TASK TO CARRY OUT
Copy exactly the lines from the one containing "obj.matrix_world = world" to the one containing "LACE_RADIUS = 1.0", both lines included, and nothing else.

#####

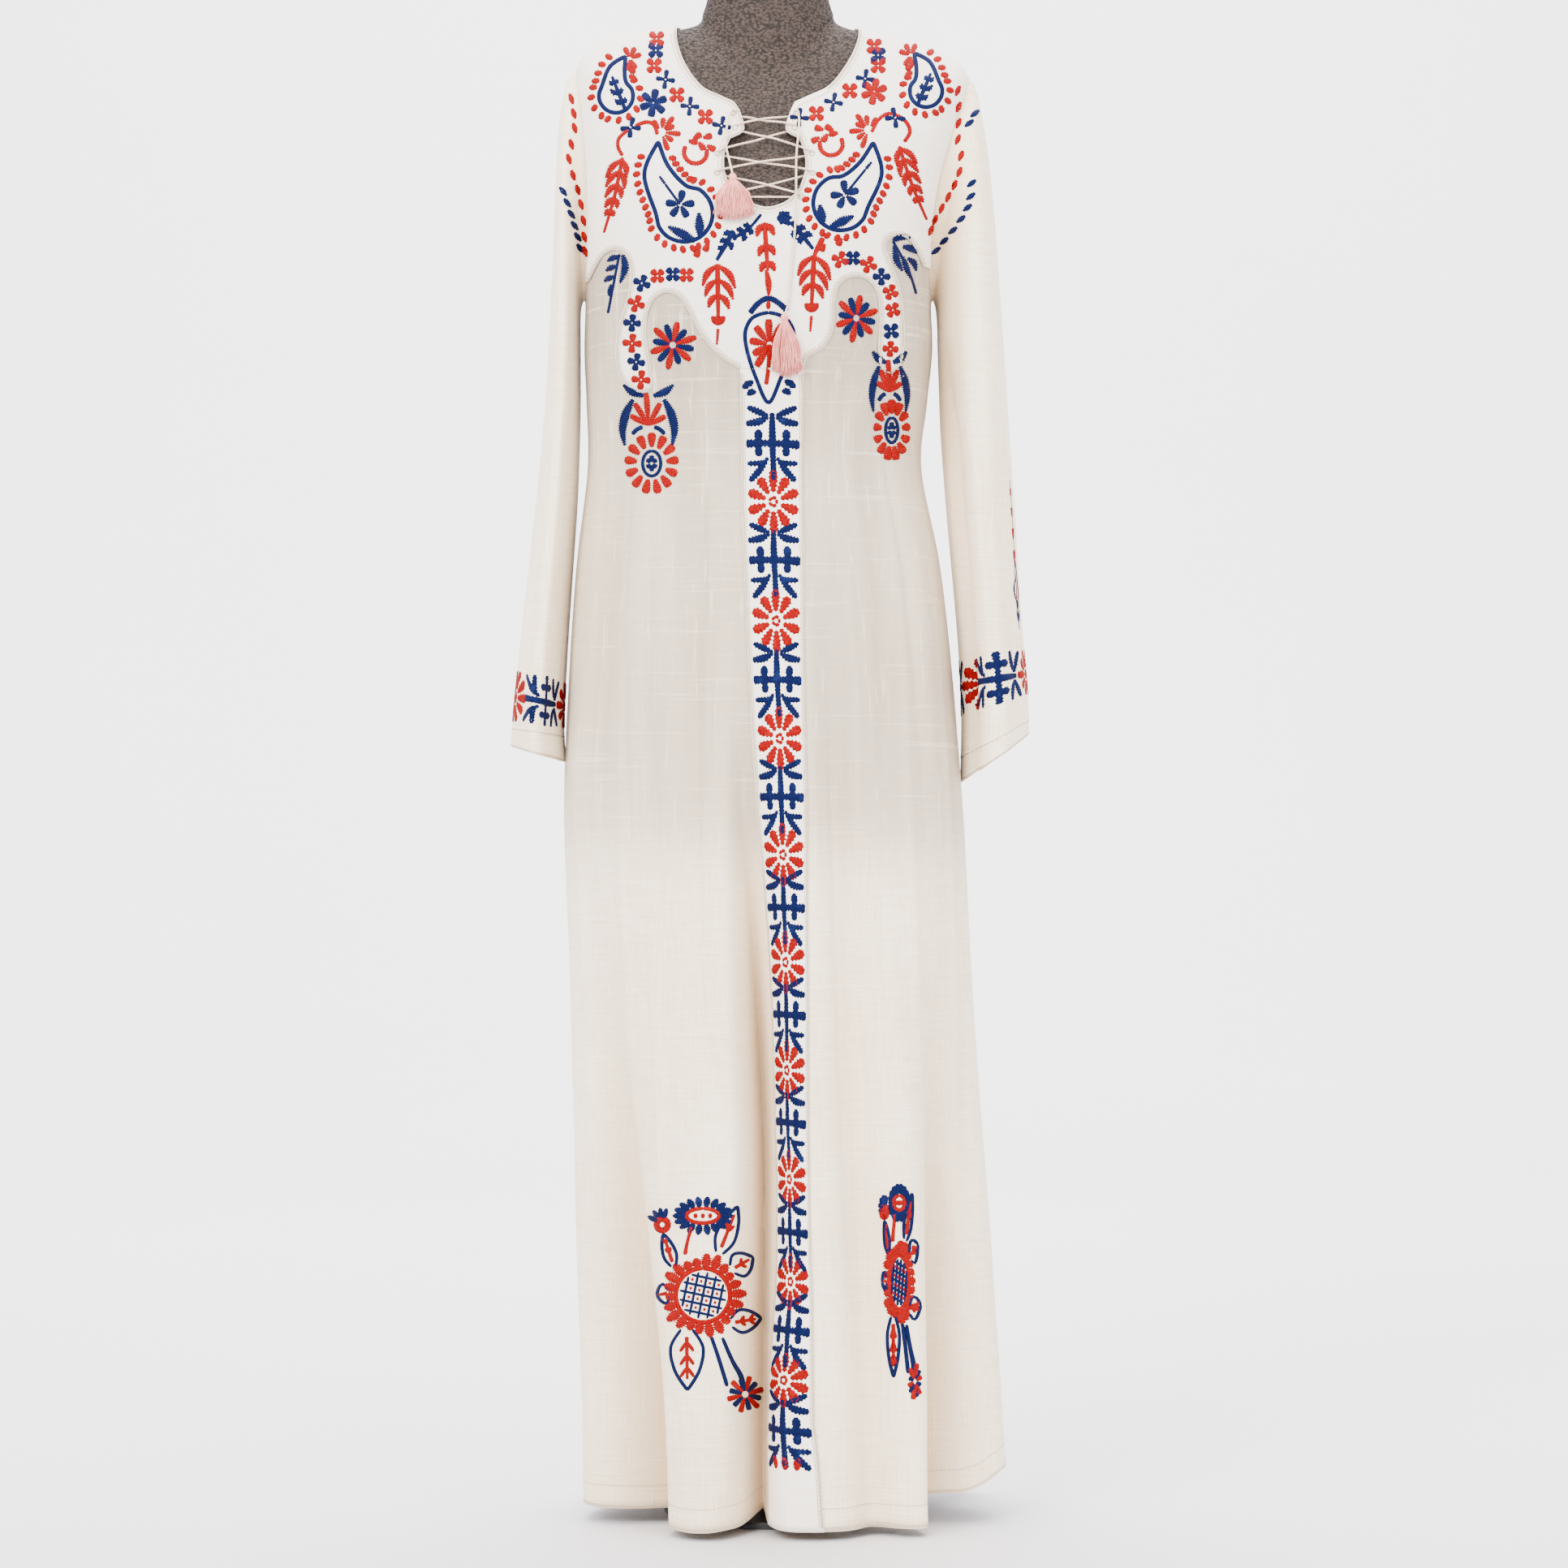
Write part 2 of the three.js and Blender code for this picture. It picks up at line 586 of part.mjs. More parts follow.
function sleevePoint(side, rows, folds, turn, row) {
  const r = between(rows, row);
  const [c, s] = [Math.cos(turn * DEG), Math.sin(turn * DEG)];
  const mid = new THREE.Vector3((side * (r.xOuter + r.xInner)) / 2, r.yMiddle, (r.zOuter + r.zInner) / 2);
  const toEdge = new THREE.Vector3((side * (r.xOuter - r.xInner)) / 2, 0, (r.zOuter - r.zInner) / 2);
  const point = mid.clone().addScaledVector(toEdge, c);
  point.y -= r.reach * s;
  let depth = 0;
  for (const f of folds) {
    const away = turnTo(turn, f.angle) / f.width;
    depth += f.depth * smooth(f.begins, f.full, row) * Math.exp(-0.5 * away * away);
  }
  const toPoint = point.clone().sub(mid);
  return point.addScaledVector(toPoint.normalize(), depth);
}

function sleeve(side, rows, folds) {
  const turns = Array.from({ length: SLEEVE_STEPS }, (_, k) => (360 * k) / SLEEVE_STEPS);
  const centre = new THREE.Vector3();
  for (const turn of turns) centre.addScaledVector(armholeEdge(side, turn, 0), 1 / SLEEVE_STEPS);
  const seam = (out) =>
    turns.map((turn) => {
      const edge = armholeEdge(side, turn, out);
      const inwards = centre.clone().sub(edge).normalize();
      return edge.addScaledVector(inwards, SEAM_GAP);
    });
  const inner = [seam(0)];
  for (let row = 0; row < rows.length; row++) {
    inner.push(turns.map((turn) => sleevePoint(side, rows, folds, turn, row)));
  }
  const outer = [seam(CLOTH)];
  for (let r = 1; r < inner.length; r++) {
    outer.push(
      inner[r].map((point, c) => {
        const left = inner[r][(c + 1) % SLEEVE_STEPS];
        const right = inner[r][(c + SLEEVE_STEPS - 1) % SLEEVE_STEPS];
        const along = inner[Math.min(r + 1, inner.length - 1)][c].clone().sub(inner[r - 1][c]);
        const normal = left.clone().sub(right).cross(along).normalize();
        return point.clone().addScaledVector(normal, -side * CLOTH);
      }),
    );
  }
  return side > 0 ? wall(outer.reverse(), inner.reverse()) : wall(outer, inner);
}

// Dress form: plain sections up to the chest, and above them the garment's own surface moved in by
// an ease at the front, side and back, so that the cloth lies on its shoulders
const FORM_SECTIONS = table(
  ['z', 'shift', 'half', 'front', 'back'],
  [
    [634, -2, 127, 84, 80],
    [639, -2, 134, 91, 86],
    [688, -4, 143, 101, 98],
    [753, -6, 141, 101, 97],
    [838, -9, 130, 94, 88],
    [943, -12, 117, 86, 77],
    [1023, -12, 126, 97, 80],
    [1080, -11, 138, 112, 87],
  ],
);
const FORM_EASE = table(
  ['row', 'front', 'side', 'back'],
  [
    [11.3, 7, 18, 9],
    [12, 6.5, 16, 5],
    [13, 6.5, 13, 3],
    [14, 6.5, 10, 2.4],
    [15, 6, 7, 2.2],
    [16, 3.5, 2, 1.6],
    [17, 2.2, 0.9, 1],
    [18, 2.2, 0.9, 1],
  ],
);
const NECK_RINGS = table(
  ['front', 'side', 'back', 'half', 'deep'],
  [
    [1362, 1401, 1389, 60.5, 45],
    [1388, 1415, 1407, 56.5, 46],
    [1422, 1431, 1429, 55, 47],
    [1452, 1453, 1453, 54.5, 47],
    [1456, 1457, 1457, 52, 44.5],
  ],
);
const NECK_SHIFT = -3;
const FORM_STEPS = 30;

// The garment's surface without its folds, moved out by a distance.
function unfoldedPoint(angle, row, out) {
  const kept = FOLDS.splice(0);
  const point = bodyPoint(angle, row, out);
  FOLDS.push(...kept);
  return point;
}

function formTorso() {
  const angles = Array.from({ length: FORM_STEPS }, (_, k) => (360 * k) / FORM_STEPS);
  const chest = FORM_SECTIONS.map((r) =>
    angles.map((angle) => {
      const [s, c] = [Math.sin(angle * DEG), Math.cos(angle * DEG)];
      const x = r.half * signedPower(s, 0.93);
      return new THREE.Vector3(r.shift + x, -(c > 0 ? r.front : r.back) * signedPower(c, 0.93), r.z);
    }),
  );
  const shoulders = FORM_EASE.map((ease) =>
    angles.map((angle) => {
      const c = Math.cos(angle * DEG);
      const inwards = ease.side + ((c > 0 ? ease.front : ease.back) - ease.side) * c * c;
      return unfoldedPoint(angle, ease.row, -inwards);
    }),
  );
  const neck = NECK_RINGS.map((r) =>
    angles.map((angle) => {
      const [s, c] = [Math.sin(angle * DEG), Math.cos(angle * DEG)];
      const z = r.side + ((c > 0 ? r.front : r.back) - r.side) * c * c;
      return new THREE.Vector3(NECK_SHIFT + r.half * s, -r.deep * c, z);
    }),
  );
  return loft([...chest, ...shoulders, ...neck]);
}

// A solid turned round the pole's axis from an outline of radius and height.
function turned(outline, steps) {
  const geometry = new THREE.LatheGeometry(outline.map(([r, z]) => new THREE.Vector2(r, z)), steps);
  geometry.rotateX(Math.PI / 2);
  return mergeVertices(bareOf(geometry), 1e-4);
}

function pole() {
  const foot = BASE_THICKNESS + SEAM_GAP;
  const head = FORM_SECTIONS[0].z - SEAM_GAP;
  return turned([[0, foot], [POLE_RADIUS, foot], [POLE_RADIUS, head], [0, head]], 20);
}

function base() {
  const edge = 1.5;
  return turned(
    [
      [0, 0], [BASE_RADIUS, 0], [BASE_RADIUS, BASE_THICKNESS - edge],
      [BASE_RADIUS - edge, BASE_THICKNESS], [0, BASE_THICKNESS],
    ],
    40,
  );
}

// Lace

const BEHIND = -LACE_RADIUS - 0.75;                 // the lace's middle where it lies behind the cloth
const AHEAD = YOKE_OUTSIDE + LACE_RADIUS + 0.75;    // and where it lies on the yoke

// A point of the front at x and z, moved out from the cloth's inner face.
function frontPoint(x, z, out) {
  const { angle, row } = placeAt(x, z);
  return bodyPoint(angle, row, out);
}

// Points at one eyelet on its front or its back, leading off towards another eyelet.
function leadOff(here, there, face) {
  const away = there.foot.clone().sub(here.foot);
  away.addScaledVector(here.out, -away.dot(here.out)).normalize();
  const steps =
    face === 'front'
      ? [[0, YOKE_OUTSIDE], [0.7, AHEAD - 0.5], [2.6, AHEAD], [6, AHEAD - 0.1]]
      : [[0, 0], [0.7, BEHIND * 0.72], [2.6, BEHIND], [6, BEHIND]];
  return steps.map(([along, up]) =>
    here.foot.clone().addScaledVector(away, along).addScaledVector(here.out, up),
  );
}

// From the back of one eyelet across the slit to the front of another, over or under at the middle.
function strand(from, to, over) {
  const share = (part, out) =>
    frontPoint(from.x + (to.x - from.x) * part, from.z + (to.z - from.z) * part, out);
  return [
    ...leadOff(from, to, 'back'),
    share(0.27, over ? 0.2 : -0.4),
    share(0.5, over ? 3.2 : 0.2),
    share(0.75, over ? 4.2 : 3.2),
    ...leadOff(to, from, 'front').reverse(),
  ];
}

// The whole lacing: down through every level, along the slit's foot, and up again over itself.
function lacing() {
  const foot = EYELETS.length - 1;
  const start = eyelet(0, -1);
  const points = [start.foot.clone().addScaledVector(start.out, AHEAD + 0.9)];
  points.push(start.foot.clone().addScaledVector(start.out, YOKE_OUTSIDE));
  let side = -1;
  for (let level = 0; level < foot; level++) {
    points.push(...strand(eyelet(level, side), eyelet(level + 1, -side), false));
    side = -side;
  }
  const [last, next] = [eyelet(foot, side), eyelet(foot, -side)];
  points.push(...leadOff(last, next, 'back'));
  points.push(frontPoint((last.x + next.x) / 2, last.z, -1.4));
  points.push(...leadOff(next, last, 'back').reverse());
  side = -side;
  for (let level = foot; level > 0; level--) {
    points.push(...strand(eyelet(level - 1, -side), eyelet(level, side), true).reverse());
    side = -side;
  }
  const end = eyelet(0, side);
  points.push(end.foot.clone().addScaledVector(end.out, YOKE_OUTSIDE));
  points.push(end.foot.clone().addScaledVector(end.out, AHEAD + 0.9));
  return points.filter((p, i) => i === 0 || p.distanceTo(points[i - 1]) > 0.05);
}

// The two ends of the lace that hang free, from their eyelets down to their tassels
const LEFT_END = table(
  ['x', 'z', 'out'],
  [[-34, 1294, 6.8], [-37.5, 1289, 6.6], [-40.5, 1272, 6.8], [-40.5, 1256, 7.6], [-37, 1240, 8.4], [-34.5, 1229, 8.8]],
);
const RIGHT_END = table(
  ['x', 'z', 'out'],
  [
    [23.5, 1294, 6.8], [25.5, 1289, 6.6], [25.5, 1272, 7.2], [23, 1246, 7.6], [22.5, 1213, 7.6],
    [22, 1188, 5.2], [19.5, 1154, 4.6], [16, 1116, 4.8], [12.5, 1103, 6],
  ],
);

function laceEnd(rows) {
  const points = rows.map((r) => frontPoint(r.x, r.z, r.out));
  points[0].addScaledVector(points[1].clone().sub(points[0]).normalize(), LACE_RADIUS + SEAM_GAP);
  const path = new THREE.CatmullRomCurve3(points);
  const section = new THREE.Shape(
    Array.from({ length: 8 }, (_, k) => {
      const turn = (2 * Math.PI * k) / 8;
      return new THREE.Vector2(LACE_RADIUS * Math.cos(turn), LACE_RADIUS * Math.sin(turn));
    }),
  );
  const steps = Math.round(path.getLength() / 5);
  return new THREE.ExtrudeGeometry(section, { extrudePath: path, steps, curveSegments: 1 });
}

// Tassels: the head hangs at x and z, the strands reach down by a length and spread by a width
const TASSELS = table(
  ['x', 'z', 'out', 'length', 'spread', 'lean'],
  [
    [-34.2, 1224.6, 9.2, 41, 36, 2],
    [12, 1099, 7.6, 55, 27, 2.5],
  ],
);
const TASSEL_STRANDS = 24;
const HEAD_RADIUS = 3.6;

// One three-sided strand of a tassel that tapers along three points.
function tasselStrand(points, turn) {
  const rings = points.map((point, i) => {
    const radius = [1.2, 1.4, 1][i];
    return [0, 1, 2].map((k) => {
      const at = turn + (2 * Math.PI * k) / 3;
      return point.clone().add(new THREE.Vector3(radius * Math.cos(at), radius * Math.sin(at), 0));
    });
  });
  return solidOf(loft(rings.reverse()));
}

function tassel(t) {
  const middle = frontPoint(t.x, t.z, t.out);
  const head = new THREE.SphereGeometry(HEAD_RADIUS, 10, 7);
  head.scale(1, 0.85, 1.15);
  head.translate(middle.x, middle.y, middle.z);
  let solid = solidOf(head);
  for (let k = 0; k < TASSEL_STRANDS; k++) {
    // three layers of strands, each fanned out across the spread
    const layer = k % 3;
    const across = (k + 0.5) / TASSEL_STRANDS - 0.5;
    const uneven = Math.sin(k * 12.9898) * 0.5;
    const reach = t.length * (1 - 0.25 * across * across - 0.05 * (1 + uneven));
    const bow = 1 - 0.12 * Math.abs(across);
    const at = (part, wide, out) =>
      frontPoint(t.x + t.lean * part + t.spread * across * wide, t.z - reach * part * bow, out);
    const rise = 2.6 - layer * 2.1;
    const root = middle.clone().add(new THREE.Vector3(3.4 * across, rise * 0.5, -1.2));
    const points = [root, at(0.42, 0.8, t.out - rise * 0.9), at(1, 1, t.out - rise)];
    solid = solid.add(tasselStrand(points, k * 0.7));
  }
  return geometryFrom(solid);
}

// Assembly

const group = new THREE.Group();
const materials = {
  cotton: new THREE.MeshStandardMaterial({ color: 0xf1eadf, roughness: 0.9, metalness: 0 }),
  yokeCotton: new THREE.MeshStandardMaterial({ color: 0xf7f2ea, roughness: 0.85, metalness: 0 }),
  lace: new THREE.MeshStandardMaterial({ color: 0xecdccd, roughness: 0.8, metalness: 0 }),
  tassel: new THREE.MeshStandardMaterial({ color: 0xf3b9b0, roughness: 0.75, metalness: 0 }),
  form: new THREE.MeshStandardMaterial({ color: 0x5b5047, roughness: 0.8, metalness: 0 }),
  steel: new THREE.MeshStandardMaterial({ color: 0x2b2b2d, roughness: 0.4, metalness: 0.7 }),
};

function add(name, geometry, material) {
  const mesh = new THREE.Mesh(geometry, material);
  mesh.name = name;
  group.add(mesh);
}

add('front_panel', frontPanel(), materials.cotton);
add('back_panel', backPanel(), materials.cotton);
add('yoke', yoke(), materials.yokeCotton);
add('centre_band', centreBand(), materials.yokeCotton);
add('sleeve_left', sleeve(-1, LEFT_SLEEVE, SLEEVE_FOLDS.left), materials.cotton);
add('sleeve_right', sleeve(1, RIGHT_SLEEVE, SLEEVE_FOLDS.right), materials.cotton);
add('lacing', tube(lacing(), LACE_RADIUS, 8), materials.lace);
add('lace_end_left', laceEnd(LEFT_END), materials.lace);
add('lace_end_right', laceEnd(RIGHT_END), materials.lace);
add('tassel_left', tassel(TASSELS[0]), materials.tassel);
add('tassel_right', tassel(TASSELS[1]), materials.tassel);
add('form_torso', formTorso(), materials.form);
add('pole', pole(), materials.steel);
add('base', base(), materials.steel);

export default group;
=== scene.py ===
# The look of a long embroidered kaftan dress on a limbless dress form. The sizes below are in
# millimetres, as a dressmaker would note them, and every mesh is made in metres.
import math

import bmesh
import bpy
import numpy as np
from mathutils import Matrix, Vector
from mathutils.bvhtree import BVHTree


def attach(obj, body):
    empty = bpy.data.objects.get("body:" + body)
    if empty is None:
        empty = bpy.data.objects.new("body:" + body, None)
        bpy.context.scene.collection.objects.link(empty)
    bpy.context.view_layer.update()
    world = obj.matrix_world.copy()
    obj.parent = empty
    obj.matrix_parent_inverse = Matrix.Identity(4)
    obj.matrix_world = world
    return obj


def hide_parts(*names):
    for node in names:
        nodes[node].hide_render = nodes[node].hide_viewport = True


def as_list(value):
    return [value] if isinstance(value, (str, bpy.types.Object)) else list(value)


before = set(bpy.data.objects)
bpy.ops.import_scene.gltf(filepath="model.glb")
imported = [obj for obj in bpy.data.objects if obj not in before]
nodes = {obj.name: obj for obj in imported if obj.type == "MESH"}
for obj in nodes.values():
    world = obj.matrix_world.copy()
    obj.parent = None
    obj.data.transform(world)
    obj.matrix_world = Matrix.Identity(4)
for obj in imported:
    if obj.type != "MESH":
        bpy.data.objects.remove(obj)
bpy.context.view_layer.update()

MM = 0.001
CLOTH = 1.2
YOKE_INSIDE = 1.5
YOKE_OUTSIDE = 2.7
SEAM_GAP = 0.3
LACE_RADIUS = 1.0

# Camera: a little right of the middle, level with the skirt, 3.5 m away
CAMERA_X, CAMERA_Y, CAMERA_Z = 12.0, -3500.0, 678.6
PHOTO_SIZE = 1932
FOCAL_PIXELS = 4605.0
SENSOR = 36.0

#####

OUTPUT FOR THIS TASK
    obj.matrix_world = world
    return obj


def hide_parts(*names):
    for node in names:
        nodes[node].hide_render = nodes[node].hide_viewport = True


def as_list(value):
    return [value] if isinstance(value, (str, bpy.types.Object)) else list(value)


before = set(bpy.data.objects)
bpy.ops.import_scene.gltf(filepath="model.glb")
imported = [obj for obj in bpy.data.objects if obj not in before]
nodes = {obj.name: obj for obj in imported if obj.type == "MESH"}
for obj in nodes.values():
    world = obj.matrix_world.copy()
    obj.parent = None
    obj.data.transform(world)
    obj.matrix_world = Matrix.Identity(4)
for obj in imported:
    if obj.type != "MESH":
        bpy.data.objects.remove(obj)
bpy.context.view_layer.update()

MM = 0.001
CLOTH = 1.2
YOKE_INSIDE = 1.5
YOKE_OUTSIDE = 2.7
SEAM_GAP = 0.3
LACE_RADIUS = 1.0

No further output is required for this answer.